(Reuters) - The Boy Scouts of America, acting on a court order, released on Thursday thousands of files that detail allegations and admissions of child sex abuse within the organization between 1965 and 1985.
A total of 1,247 men, ranging from college students to retirees and from all walks of life, are mentioned in the “ineligible volunteer” files. They include a school custodian, a staff engineer from IBM, a chemical engineering major at a local university, a salesman and a chemist.
Here are a handful of cases that appear in the files:
Minnesota: In 1982, Rochester Scout council executive Graham Howard learned that one of his troop leaders, a 47-year-old staff engineer for IBM, was under investigation by local police for allegedly molesting local Boy Scouts, according to the files. In a letter to the national office, Howard recounted how he had tried to contact the man to “seek his resignation” from the Boy Scouts, without success.
Howard wrote that he then called the national, regional and local Boy Scout council officials, other youth organizations the man was involved with, his staff, and finally an attorney - to notify them all of the investigation. The files said the attorney, Howard wrote, “suggested we not put on the confidential list until he had been sentenced because in the State of Minnesota this could allow for slander in case he was not convicted.”
Indiana: The parents of two Scouts in Indiana told troop leaders in 1982 that their sons had been molested by a veteran Scout leader during a sleepover at his home, according to the files. The man, a 32-year-old sales representative for an air filter company, had been placed on the Boy Scouts’ internal watch list in the early 1970s after admitting to molesting several Boy Scouts.
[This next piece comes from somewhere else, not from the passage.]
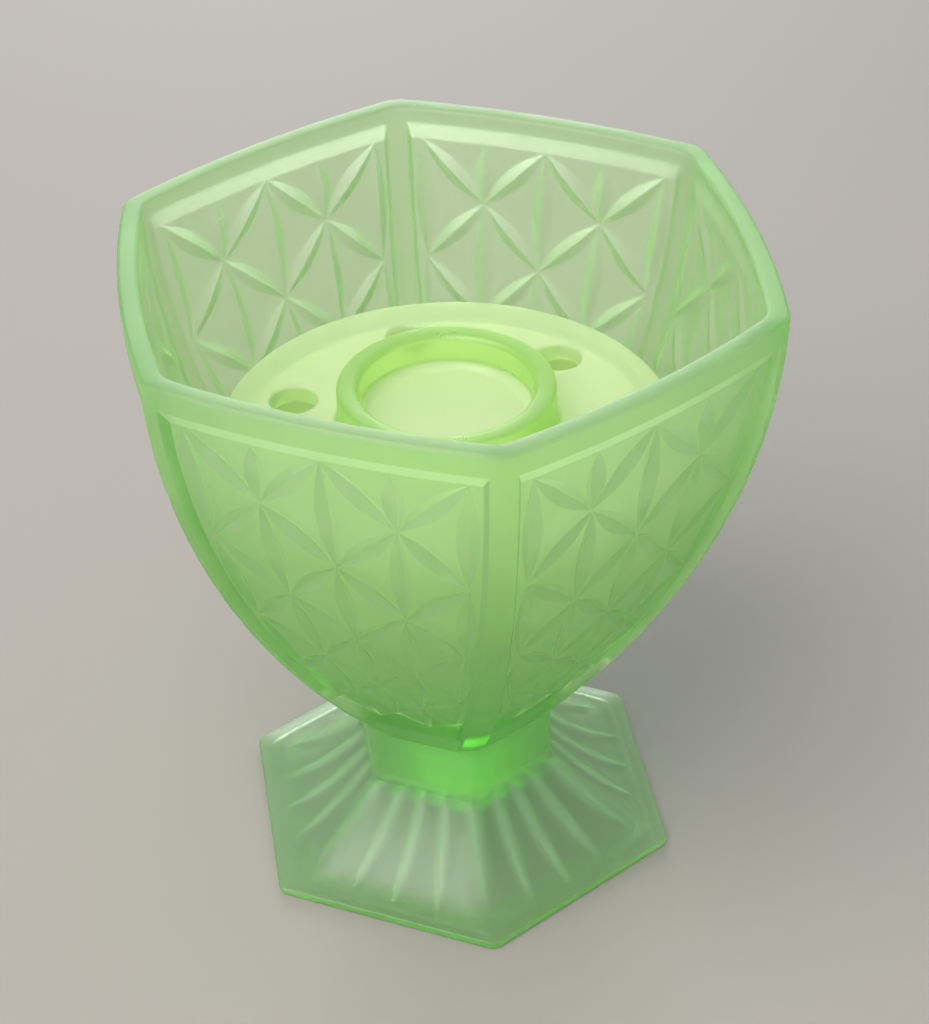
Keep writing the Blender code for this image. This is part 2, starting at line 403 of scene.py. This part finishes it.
class Side:
    """The outside of one side of the bowl, unrolled: a is the place along it and s the
    length of its curve down from the rim. Both run in metres."""

    def __init__(self):
        self.top = RIM_Z - LIP_ROUND
        heights = np.linspace(self.top, BOWL_BOTTOM_Z, 1200)
        radii = np.array([bowl_radius(z) for z in heights])
        steps = np.hypot(np.diff(heights), np.diff(radii * (COS30 + BOW)))
        self.heights = heights
        self.lengths = np.concatenate([[0.0], np.cumsum(steps)])
        self.bottom = self.lengths[-1]
        self.rows = self.row_lengths()

    def z(self, s):
        return float(np.interp(s, self.lengths, self.heights))

    def s(self, z):
        return float(np.interp(-z, -self.heights, self.lengths))

    def end(self, s):
        return bowl_radius(self.z(s)) / 2 - CORNER_CUT

    def corner(self, s):
        radius = bowl_radius(self.z(s))
        return self.end(s) + post_width(radius, CORNER_CUT, BOW * radius)

    def edge(self, s):
        return self.end(s) - POST_SHOULDER - POST_BEVEL

    def row_lengths(self):
        rows = [self.s(PANEL_TOP_Z)]
        for _ in range(ROWS):
            rows.append(rows[-1] + ROW_PITCH * 2 * self.edge(rows[-1]))
        return rows

    def place(self, station, s):
        if abs(station) <= 1.0:
            return station * self.end(s)
        share = abs(station) - 1.0
        return math.copysign(self.end(s) + share * (self.corner(s) - self.end(s)), station)

    def point(self, a, s):
        """The smooth surface, before any relief."""
        z = self.z(s)
        radius = bowl_radius(z)
        end = self.end(s)
        if abs(a) <= end:
            station = a / end
        else:
            station = math.copysign(1.0 + min(1.0, (abs(a) - end) / (self.corner(s) - end)), a)
        out, along = section(station, radius, CORNER_CUT, BOW * radius, proud=CORNER_ROUND)
        return Vector((out, along, z))

    def inward(self, a, s):
        step = 0.05 * MM
        a_in = math.copysign(max(abs(a) - step, 0.0), a)
        low, high = max(s - step, 0.0), min(s + step, self.bottom)
        across = self.point(a_in + step, s) - self.point(a_in - step, s)
        down = self.point(a_in, high) - self.point(a_in, low)
        return across.cross(down).normalized()

    def star(self, column, row):
        s = self.rows[row]
        return np.array((column / 2 * COLUMN_SPAN * self.edge(s), s))

    def zigzag(self, a, drop=0.0):
        """The length down at which the panel ends, at place a."""
        columns = [self.star(c, ROWS - 1 + c % 2) for c in range(-2, 3)]
        return float(np.interp(a, [p[0] for p in columns], [p[1] for p in columns])) + drop

    def leaves(self):
        """Every cut of the lattice as (start, end): uprights, and both ways across."""
        cuts = []
        for column in range(-2, 3):
            odd = column % 2
            if odd:
                cuts.append((np.array((self.star(column, 1)[0], self.rows[0])), self.star(column, 1)))
            for row in range(odd, ROWS - 1, 2):
                cuts.append((self.star(column, row), self.star(column, row + 2)))
        for column in range(-2, 2):
            for row in range(ROWS - 1):
                here = column if (row - column) % 2 == 0 else column + 1
                there = 2 * column + 1 - here
                cuts.append((self.star(here, row), self.star(there, row + 1)))
        return cuts


def half_width(side, start, end, share):
    middle = (start[1] + end[1]) / 2
    widest = LEAF_HALF_WIDTH * 2 * side.edge(middle)
    long = np.hypot(*(end - start))
    widest = min(widest, 0.16 * long)
    return widest * math.sin(math.pi * share)


def leaf_lines(side, start, end):
    """A cut's middle line and its two edges, as lists of points."""
    across = np.array((end[1] - start[1], start[0] - end[0]))
    across /= np.hypot(*across)
    middle, left, right = [], [], []
    for step in range(LEAF_STEPS + 1):
        share = step / LEAF_STEPS
        point = start + (end - start) * share
        offset = across * half_width(side, start, end, share)
        middle.append(point)
        left.append(point - offset)
        right.append(point + offset)
    return middle, left, right


def leaf_depth(side, a, s, cuts):
    """The depth of the lattice's cuts at a point: a V across each leaf."""
    deepest = 0.0
    for start, end in cuts:
        line = end - start
        offset = np.array((a, s)) - start
        share = float(offset @ line / (line @ line))
        if not 0.0 < share < 1.0:
            continue
        width = half_width(side, start, end, share)
        away = float(np.hypot(*(offset - line * share)))
        deepest = max(deepest, LEAF_SLOPE * (width - away))
    return deepest


def lattice_depth(side, a, s, cuts):
    inside = side.rows[0] < s < side.rows[-1] and abs(a) < side.edge(s)
    return leaf_depth(side, a, s, cuts) if inside else 0.0


def frame_depth(side, a, s):
    """The depth of the recessed panel and of the hollow below it, without the lattice."""
    end = side.end(s) - POST_SHOULDER
    across = min(1.0, max(0.0, (end - abs(a)) / POST_BEVEL))
    band, top = side.s(BAND_BOTTOM_Z), side.s(PANEL_TOP_Z)
    down = min(1.0, max(0.0, (s - band) / (top - band)))
    below = min(1.0, max(0.0, (s - side.zigzag(a)) / SCOOP_STEP))
    fade = min(1.0, (side.z(s) - BOWL_BOTTOM_Z) / SCOOP_FADE)
    return (PANEL_RECESS * min(across, down) + SCOOP * min(across, below)) * fade


def side_outline(side):
    """Lines that the side's triangles have to follow, each a list of (a, s). Those down
    the panel stop short of the bottom, which has to match the collar point for point."""
    downs = np.linspace(0.0, side.bottom, DOWN_STEPS)
    band, top = side.s(BAND_BOTTOM_Z), side.s(PANEL_TOP_Z)
    lines = []
    for s in (0.0, side.bottom):
        lines.append([(side.place(x, s), s) for x in STATIONS])
    for sign in (-1, 1):
        lines.append([(sign * side.corner(s), s) for s in downs])
        lines.append([(sign * side.end(s), s) for s in downs])
        outer = [band] + [s for s in downs[:-1] if s > band]
        lines.append([(sign * (side.end(s) - POST_SHOULDER), s) for s in outer])
        inner = [top] + [s for s in downs[:-1] if s > top]
        lines.append([(sign * side.edge(s), s) for s in inner])
        corner = (sign * (side.end(band) - POST_SHOULDER), band)
        lines.append([corner, (sign * side.edge(top), top)])
    shares = np.linspace(-1.0, 1.0, ACROSS_STEPS)
    lines.append([(x * (side.end(band) - POST_SHOULDER), band) for x in shares])
    lines.append([(x * side.edge(top), top) for x in shares])
    width = side.edge(side.rows[-2])
    for drop in (0.0, SCOOP_STEP):
        lines.append([(x * width, side.zigzag(x * width, drop)) for x in shares])
    return lines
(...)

“At that time (1972-73) he took treatment and on the advice of the psychiatrist treating him and his minister, he was allegedly ‘cured,’” the official wrote, according to the files. Confronted with the new allegations by Scouting officials, the man initially denied abusing the two boys and suggested that his actions had been “misunderstood.”
Local Scouting officials threatened to turn him over to police, and the man admitted to the new allegations and resigned from Scouting. There is no indication in the files that police were ever contacted.
California: In 1985, a Sacramento, California troop learned that one of its leaders - a 44-year-old home alarm system installer - had been among a group of men arrested and charged with molesting local boys, including at least one Scout. The men were reportedly members of an organization that celebrates pedophilia called NAMBLA, or the North American Man/Boy Love Association, according to the files.
Colorado: In 1980, the father of three boys reported that his sons said they were molested by a 36-year-old Scout leader who worked as a custodian at a local high school. The father went to police and the man was arrested and charged with sexual molestation of the boys.
The father later ran into the man, who was out on bail, at a Scout leadership training session, according to the files.
Virginia: A Scout leader in the late 1970s was convicted of child molestation while serving in a San Diego troop. He was placed on probation, but later moved to a troop in Virginia, according to the files. A Virginia Scouting official learned of the California conviction after the man was accused of molesting Scouts in his troop. “It is absolutely unforgivable that did not report this problem to you,” Virginia Scout official Randall Weaver wrote to the national BSA office in 1984. “It has been a nightmare for us.”